WRITTEN EXERCISE
It is required that all of the data be written out exactly.

RECORDS FOR PROCESSING
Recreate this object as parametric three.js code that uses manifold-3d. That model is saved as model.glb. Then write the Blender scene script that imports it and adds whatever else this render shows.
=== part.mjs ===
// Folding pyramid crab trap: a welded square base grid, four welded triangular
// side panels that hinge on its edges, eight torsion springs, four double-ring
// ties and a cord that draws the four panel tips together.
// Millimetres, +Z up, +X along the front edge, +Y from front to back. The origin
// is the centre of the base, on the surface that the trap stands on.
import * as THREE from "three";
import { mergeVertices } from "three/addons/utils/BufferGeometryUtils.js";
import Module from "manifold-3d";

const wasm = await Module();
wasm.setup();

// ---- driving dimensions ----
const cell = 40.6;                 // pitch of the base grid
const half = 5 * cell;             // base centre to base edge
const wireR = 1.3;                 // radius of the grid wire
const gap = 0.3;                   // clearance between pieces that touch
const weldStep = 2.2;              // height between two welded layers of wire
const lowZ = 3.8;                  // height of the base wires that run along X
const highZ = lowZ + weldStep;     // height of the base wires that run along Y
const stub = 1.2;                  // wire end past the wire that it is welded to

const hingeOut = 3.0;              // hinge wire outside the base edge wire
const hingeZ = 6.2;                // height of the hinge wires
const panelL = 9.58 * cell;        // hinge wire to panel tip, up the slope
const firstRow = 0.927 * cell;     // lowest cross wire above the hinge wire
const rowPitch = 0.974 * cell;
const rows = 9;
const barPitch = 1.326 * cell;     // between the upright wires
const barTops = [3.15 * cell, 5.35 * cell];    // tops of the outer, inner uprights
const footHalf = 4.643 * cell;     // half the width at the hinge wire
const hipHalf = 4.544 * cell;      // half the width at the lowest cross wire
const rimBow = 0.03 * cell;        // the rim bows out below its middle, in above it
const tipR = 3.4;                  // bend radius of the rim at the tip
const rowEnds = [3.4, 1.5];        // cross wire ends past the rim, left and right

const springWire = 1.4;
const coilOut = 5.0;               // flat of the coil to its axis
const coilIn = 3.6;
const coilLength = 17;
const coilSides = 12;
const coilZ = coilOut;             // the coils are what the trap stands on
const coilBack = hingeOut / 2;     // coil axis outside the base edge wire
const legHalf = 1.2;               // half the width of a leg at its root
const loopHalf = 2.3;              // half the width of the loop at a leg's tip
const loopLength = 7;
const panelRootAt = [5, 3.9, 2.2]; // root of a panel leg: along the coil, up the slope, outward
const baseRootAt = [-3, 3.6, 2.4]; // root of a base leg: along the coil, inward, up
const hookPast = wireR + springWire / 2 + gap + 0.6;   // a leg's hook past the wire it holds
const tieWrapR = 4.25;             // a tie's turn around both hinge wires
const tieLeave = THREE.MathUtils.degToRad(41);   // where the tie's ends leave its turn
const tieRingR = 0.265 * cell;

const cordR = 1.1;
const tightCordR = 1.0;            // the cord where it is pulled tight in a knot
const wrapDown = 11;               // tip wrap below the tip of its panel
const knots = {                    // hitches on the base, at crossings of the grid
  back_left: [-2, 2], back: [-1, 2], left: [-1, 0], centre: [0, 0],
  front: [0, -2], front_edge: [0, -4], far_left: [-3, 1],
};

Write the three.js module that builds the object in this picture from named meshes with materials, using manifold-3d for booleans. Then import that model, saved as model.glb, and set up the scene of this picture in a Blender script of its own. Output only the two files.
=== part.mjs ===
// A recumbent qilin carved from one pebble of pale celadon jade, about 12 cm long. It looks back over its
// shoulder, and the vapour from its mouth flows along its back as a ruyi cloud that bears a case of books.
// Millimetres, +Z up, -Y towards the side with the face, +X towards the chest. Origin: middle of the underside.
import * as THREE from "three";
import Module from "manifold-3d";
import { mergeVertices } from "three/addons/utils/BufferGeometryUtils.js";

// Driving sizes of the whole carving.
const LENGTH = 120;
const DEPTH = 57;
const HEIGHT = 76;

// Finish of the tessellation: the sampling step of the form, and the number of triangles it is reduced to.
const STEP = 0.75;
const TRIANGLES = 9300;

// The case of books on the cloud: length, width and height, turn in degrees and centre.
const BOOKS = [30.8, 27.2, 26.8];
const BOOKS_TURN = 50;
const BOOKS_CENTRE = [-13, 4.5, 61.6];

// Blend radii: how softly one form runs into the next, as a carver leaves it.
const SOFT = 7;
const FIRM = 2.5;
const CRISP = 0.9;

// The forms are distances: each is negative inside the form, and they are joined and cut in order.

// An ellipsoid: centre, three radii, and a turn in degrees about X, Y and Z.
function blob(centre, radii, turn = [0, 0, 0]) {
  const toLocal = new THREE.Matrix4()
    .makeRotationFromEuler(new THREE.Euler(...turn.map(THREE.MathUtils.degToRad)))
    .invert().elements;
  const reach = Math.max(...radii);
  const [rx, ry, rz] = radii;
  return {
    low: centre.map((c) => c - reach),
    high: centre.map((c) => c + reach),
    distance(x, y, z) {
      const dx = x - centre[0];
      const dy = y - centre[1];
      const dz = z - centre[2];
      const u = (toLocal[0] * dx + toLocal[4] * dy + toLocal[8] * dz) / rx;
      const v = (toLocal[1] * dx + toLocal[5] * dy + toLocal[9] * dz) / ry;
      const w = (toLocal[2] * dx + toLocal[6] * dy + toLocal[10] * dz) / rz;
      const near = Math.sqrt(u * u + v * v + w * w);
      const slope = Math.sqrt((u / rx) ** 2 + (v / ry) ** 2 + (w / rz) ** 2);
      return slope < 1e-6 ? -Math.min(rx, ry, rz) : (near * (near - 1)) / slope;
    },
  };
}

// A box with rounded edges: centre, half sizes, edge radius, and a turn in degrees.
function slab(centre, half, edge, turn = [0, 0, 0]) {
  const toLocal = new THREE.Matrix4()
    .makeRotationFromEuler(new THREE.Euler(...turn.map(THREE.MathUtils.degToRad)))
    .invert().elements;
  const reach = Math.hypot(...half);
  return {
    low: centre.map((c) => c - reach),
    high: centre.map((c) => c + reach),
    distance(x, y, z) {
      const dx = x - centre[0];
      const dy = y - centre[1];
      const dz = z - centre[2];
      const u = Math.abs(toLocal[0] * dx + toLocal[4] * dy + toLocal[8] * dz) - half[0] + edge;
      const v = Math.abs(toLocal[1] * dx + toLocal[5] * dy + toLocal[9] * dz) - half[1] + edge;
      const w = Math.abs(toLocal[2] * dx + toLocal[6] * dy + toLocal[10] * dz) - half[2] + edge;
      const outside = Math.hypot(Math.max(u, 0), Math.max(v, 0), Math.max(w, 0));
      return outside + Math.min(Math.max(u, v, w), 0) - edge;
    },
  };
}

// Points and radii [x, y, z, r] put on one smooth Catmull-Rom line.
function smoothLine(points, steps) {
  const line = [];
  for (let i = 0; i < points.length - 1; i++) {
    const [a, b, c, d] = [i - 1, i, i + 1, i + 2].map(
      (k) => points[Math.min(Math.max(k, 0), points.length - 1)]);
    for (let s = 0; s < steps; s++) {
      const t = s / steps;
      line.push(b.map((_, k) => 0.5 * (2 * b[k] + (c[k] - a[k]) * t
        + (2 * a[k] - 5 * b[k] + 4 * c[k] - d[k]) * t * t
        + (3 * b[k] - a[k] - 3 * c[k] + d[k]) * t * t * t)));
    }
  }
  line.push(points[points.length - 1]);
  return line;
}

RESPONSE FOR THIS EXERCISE
Recreate this object as parametric three.js code that uses manifold-3d. That model is saved as model.glb. Then write the Blender scene script that imports it and adds whatever else this render shows.
=== part.mjs ===
// Folding pyramid crab trap: a welded square base grid, four welded triangular
// side panels that hinge on its edges, eight torsion springs, four double-ring
// ties and a cord that draws the four panel tips together.
// Millimetres, +Z up, +X along the front edge, +Y from front to back. The origin
// is the centre of the base, on the surface that the trap stands on.
import * as THREE from "three";
import { mergeVertices } from "three/addons/utils/BufferGeometryUtils.js";
import Module from "manifold-3d";

const wasm = await Module();
wasm.setup();

// ---- driving dimensions ----
const cell = 40.6;                 // pitch of the base grid
const half = 5 * cell;             // base centre to base edge
const wireR = 1.3;                 // radius of the grid wire
const gap = 0.3;                   // clearance between pieces that touch
const weldStep = 2.2;              // height between two welded layers of wire
const lowZ = 3.8;                  // height of the base wires that run along X
const highZ = lowZ + weldStep;     // height of the base wires that run along Y
const stub = 1.2;                  // wire end past the wire that it is welded to

const hingeOut = 3.0;              // hinge wire outside the base edge wire
const hingeZ = 6.2;                // height of the hinge wires
const panelL = 9.58 * cell;        // hinge wire to panel tip, up the slope
const firstRow = 0.927 * cell;     // lowest cross wire above the hinge wire
const rowPitch = 0.974 * cell;
const rows = 9;
const barPitch = 1.326 * cell;     // between the upright wires
const barTops = [3.15 * cell, 5.35 * cell];    // tops of the outer, inner uprights
const footHalf = 4.643 * cell;     // half the width at the hinge wire
const hipHalf = 4.544 * cell;      // half the width at the lowest cross wire
const rimBow = 0.03 * cell;        // the rim bows out below its middle, in above it
const tipR = 3.4;                  // bend radius of the rim at the tip
const rowEnds = [3.4, 1.5];        // cross wire ends past the rim, left and right

const springWire = 1.4;
const coilOut = 5.0;               // flat of the coil to its axis
const coilIn = 3.6;
const coilLength = 17;
const coilSides = 12;
const coilZ = coilOut;             // the coils are what the trap stands on
const coilBack = hingeOut / 2;     // coil axis outside the base edge wire
const legHalf = 1.2;               // half the width of a leg at its root
const loopHalf = 2.3;              // half the width of the loop at a leg's tip
const loopLength = 7;
const panelRootAt = [5, 3.9, 2.2]; // root of a panel leg: along the coil, up the slope, outward
const baseRootAt = [-3, 3.6, 2.4]; // root of a base leg: along the coil, inward, up
const hookPast = wireR + springWire / 2 + gap + 0.6;   // a leg's hook past the wire it holds
const tieWrapR = 4.25;             // a tie's turn around both hinge wires
const tieLeave = THREE.MathUtils.degToRad(41);   // where the tie's ends leave its turn
const tieRingR = 0.265 * cell;

const cordR = 1.1;
const tightCordR = 1.0;            // the cord where it is pulled tight in a knot
const wrapDown = 11;               // tip wrap below the tip of its panel
const knots = {                    // hitches on the base, at crossings of the grid
  back_left: [-2, 2], back: [-1, 2], left: [-1, 0], centre: [0, 0],
  front: [0, -2], front_edge: [0, -4], far_left: [-3, 1],
};

Write the three.js module that builds the object in this picture from named meshes with materials, using manifold-3d for booleans. Then import that model, saved as model.glb, and set up the scene of this picture in a Blender script of its own. Output only the two files.
=== part.mjs ===
// A recumbent qilin carved from one pebble of pale celadon jade, about 12 cm long. It looks back over its
// shoulder, and the vapour from its mouth flows along its back as a ruyi cloud that bears a case of books.
// Millimetres, +Z up, -Y towards the side with the face, +X towards the chest. Origin: middle of the underside.
import * as THREE from "three";
import Module from "manifold-3d";
import { mergeVertices } from "three/addons/utils/BufferGeometryUtils.js";

// Driving sizes of the whole carving.
const LENGTH = 120;
const DEPTH = 57;
const HEIGHT = 76;

// Finish of the tessellation: the sampling step of the form, and the number of triangles it is reduced to.
const STEP = 0.75;
const TRIANGLES = 9300;

// The case of books on the cloud: length, width and height, turn in degrees and centre.
const BOOKS = [30.8, 27.2, 26.8];
const BOOKS_TURN = 50;
const BOOKS_CENTRE = [-13, 4.5, 61.6];

// Blend radii: how softly one form runs into the next, as a carver leaves it.
const SOFT = 7;
const FIRM = 2.5;
const CRISP = 0.9;

// The forms are distances: each is negative inside the form, and they are joined and cut in order.

// An ellipsoid: centre, three radii, and a turn in degrees about X, Y and Z.
function blob(centre, radii, turn = [0, 0, 0]) {
  const toLocal = new THREE.Matrix4()
    .makeRotationFromEuler(new THREE.Euler(...turn.map(THREE.MathUtils.degToRad)))
    .invert().elements;
  const reach = Math.max(...radii);
  const [rx, ry, rz] = radii;
  return {
    low: centre.map((c) => c - reach),
    high: centre.map((c) => c + reach),
    distance(x, y, z) {
      const dx = x - centre[0];
      const dy = y - centre[1];
      const dz = z - centre[2];
      const u = (toLocal[0] * dx + toLocal[4] * dy + toLocal[8] * dz) / rx;
      const v = (toLocal[1] * dx + toLocal[5] * dy + toLocal[9] * dz) / ry;
      const w = (toLocal[2] * dx + toLocal[6] * dy + toLocal[10] * dz) / rz;
      const near = Math.sqrt(u * u + v * v + w * w);
      const slope = Math.sqrt((u / rx) ** 2 + (v / ry) ** 2 + (w / rz) ** 2);
      return slope < 1e-6 ? -Math.min(rx, ry, rz) : (near * (near - 1)) / slope;
    },
  };
}

// A box with rounded edges: centre, half sizes, edge radius, and a turn in degrees.
function slab(centre, half, edge, turn = [0, 0, 0]) {
  const toLocal = new THREE.Matrix4()
    .makeRotationFromEuler(new THREE.Euler(...turn.map(THREE.MathUtils.degToRad)))
    .invert().elements;
  const reach = Math.hypot(...half);
  return {
    low: centre.map((c) => c - reach),
    high: centre.map((c) => c + reach),
    distance(x, y, z) {
      const dx = x - centre[0];
      const dy = y - centre[1];
      const dz = z - centre[2];
      const u = Math.abs(toLocal[0] * dx + toLocal[4] * dy + toLocal[8] * dz) - half[0] + edge;
      const v = Math.abs(toLocal[1] * dx + toLocal[5] * dy + toLocal[9] * dz) - half[1] + edge;
      const w = Math.abs(toLocal[2] * dx + toLocal[6] * dy + toLocal[10] * dz) - half[2] + edge;
      const outside = Math.hypot(Math.max(u, 0), Math.max(v, 0), Math.max(w, 0));
      return outside + Math.min(Math.max(u, v, w), 0) - edge;
    },
  };
}

// Points and radii [x, y, z, r] put on one smooth Catmull-Rom line.
function smoothLine(points, steps) {
  const line = [];
  for (let i = 0; i < points.length - 1; i++) {
    const [a, b, c, d] = [i - 1, i, i + 1, i + 2].map(
      (k) => points[Math.min(Math.max(k, 0), points.length - 1)]);
    for (let s = 0; s < steps; s++) {
      const t = s / steps;
      line.push(b.map((_, k) => 0.5 * (2 * b[k] + (c[k] - a[k]) * t
        + (2 * a[k] - 5 * b[k] + 4 * c[k] - d[k]) * t * t
        + (3 * b[k] - a[k] - 3 * c[k] + d[k]) * t * t * t)));
    }
  }
  line.push(points[points.length - 1]);
  return line;
}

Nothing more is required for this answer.